Solar is one of the most forms of clean energy we have, in a time that emissions-free energy is more important than ever. If the global community has any hope of keeping with the ambitious goals set by the Paris Agreement, in “keeping a global temperature rise this century well below 2 degrees Celsius above pre-industrial levels and to pursue efforts to limit the temperature increase even further to 1.5 degrees Celsius”, solar energy will play an invaluable part in this industrial re-revolution.
This being said, solar has its drawbacks, and they’re considerable. Solar is not particularly space-efficient, and while it’s become much more affordable in recent years, it’s still not the cheapest form of energy production by any means.
There is also legitimate concern for the amount of waste solar energy will create when older panels are phased out and those materials have to go somewhere. There’s also the fact that while we can count on the sun to rise each day, unfortunately “the amount of sunlight that arrives at the Earth’s surface is not constant” as summed up by the United States Energy Information Administration.
While not all of these limitations have an immediate and obvious solution, there is one solution, yet to be widely adopted, that helps with two of these drawbacks: offshore solar. Cheap it is not, but the growing offshore sector of the solar industry has a lot of unique advantages.
Despite a pricey installation, floating solar panels are ultimately more efficient thanks to the cooling effect of the water, which cuts down on thermal losses and thereby gives the solar panels a longer overall lifespan. In addition to its increased efficiency, offshore solar also offers more flexibility to build wherever the sun shines strongest as well as being able to build where space is not at a premium.
One nation taking advantage of the nascent offshore solar industry is Singapore. The tiny nation may be one of the world’s more powerful economies as well as a major energy consumer, but when it comes to energy production, the 278.6 mi² country simply doesn’t have enough space for any large-scale solar panel installation. Enter offshore solar.
Singapore’s own clean energy provider Sunseap Group has developed one of the largest offshore floating solar systems in the world. The 5 megawatt-peak system will soon be launched along the Straits of Johor between Singapore and the Malaysian peninsula, where it will soak up the Southeast Asian sun to generate approximately 6,388 megawatt hours of clean, renewable energy per year, “equivalent to powering about 1,250 four-room flats, with a reduction in greenhouse gas emissions of about 2,600 tonnes every year” according to reporting by the Straits Times. The system’s installation will be completed this year.

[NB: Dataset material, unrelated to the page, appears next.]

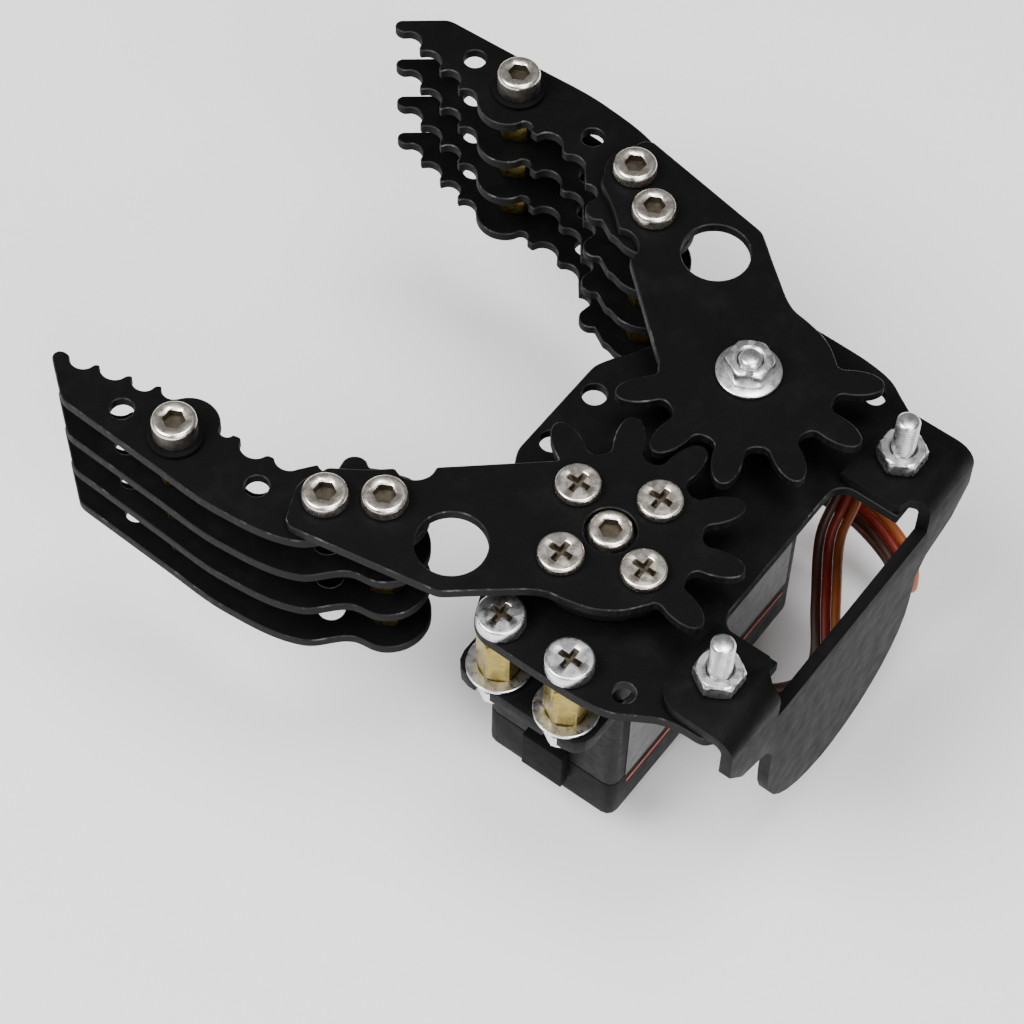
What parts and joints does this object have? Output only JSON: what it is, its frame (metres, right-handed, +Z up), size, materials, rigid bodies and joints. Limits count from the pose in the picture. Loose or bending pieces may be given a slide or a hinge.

Meanwhile, in Japan, offshore solar is being looked at as a potential replacement for the quite literal power vacuum left by the 50 nuclear power plants left unused in the wake of the 2011’s Fukushima nuclear disaster. When a Japanese think tank published their findings that showed solar energy could generate enough electricity to make up for the previous production levels of ten nuclear plants, critics questioned where Japan, a country where land is at a premium, could possibly install enough solar panels to make that thought experiment a reality. Last November Japan quieted those doubts when they opened the country’s largest solar power plant offshore in Kagoshima Bay. the Kyocera Corporation’s Kagoshima Nanatsujima Mega Solar Power Plant now generates enough electricity to power approximately 22,000 homes.
Giving new meaning to offshore solar, a business in the remote in the Indian Ocean location of Reunion Island is taking a different angle. According to reporting by CNBC, French company Reuniwatt is using their unique (extremely) offshore location to take solar energy forecasting to a new level and develop technology to “improve the short-term predictability of solar generation” by offering day-ahead, intra-day and intra-hour solar forecasts.
Together, these frontrunners of the offshore solar industry are paving the way for a new clean energy future with much more versatility and possibility. As population continues to boom, it will only become more essential in the near future to be able to produce energy without taking over vast swaths of land, burning up valuable resources, or releasing more carbon dioxide into the atmosphere. All this goes to say, offshore solar is likely here to stay.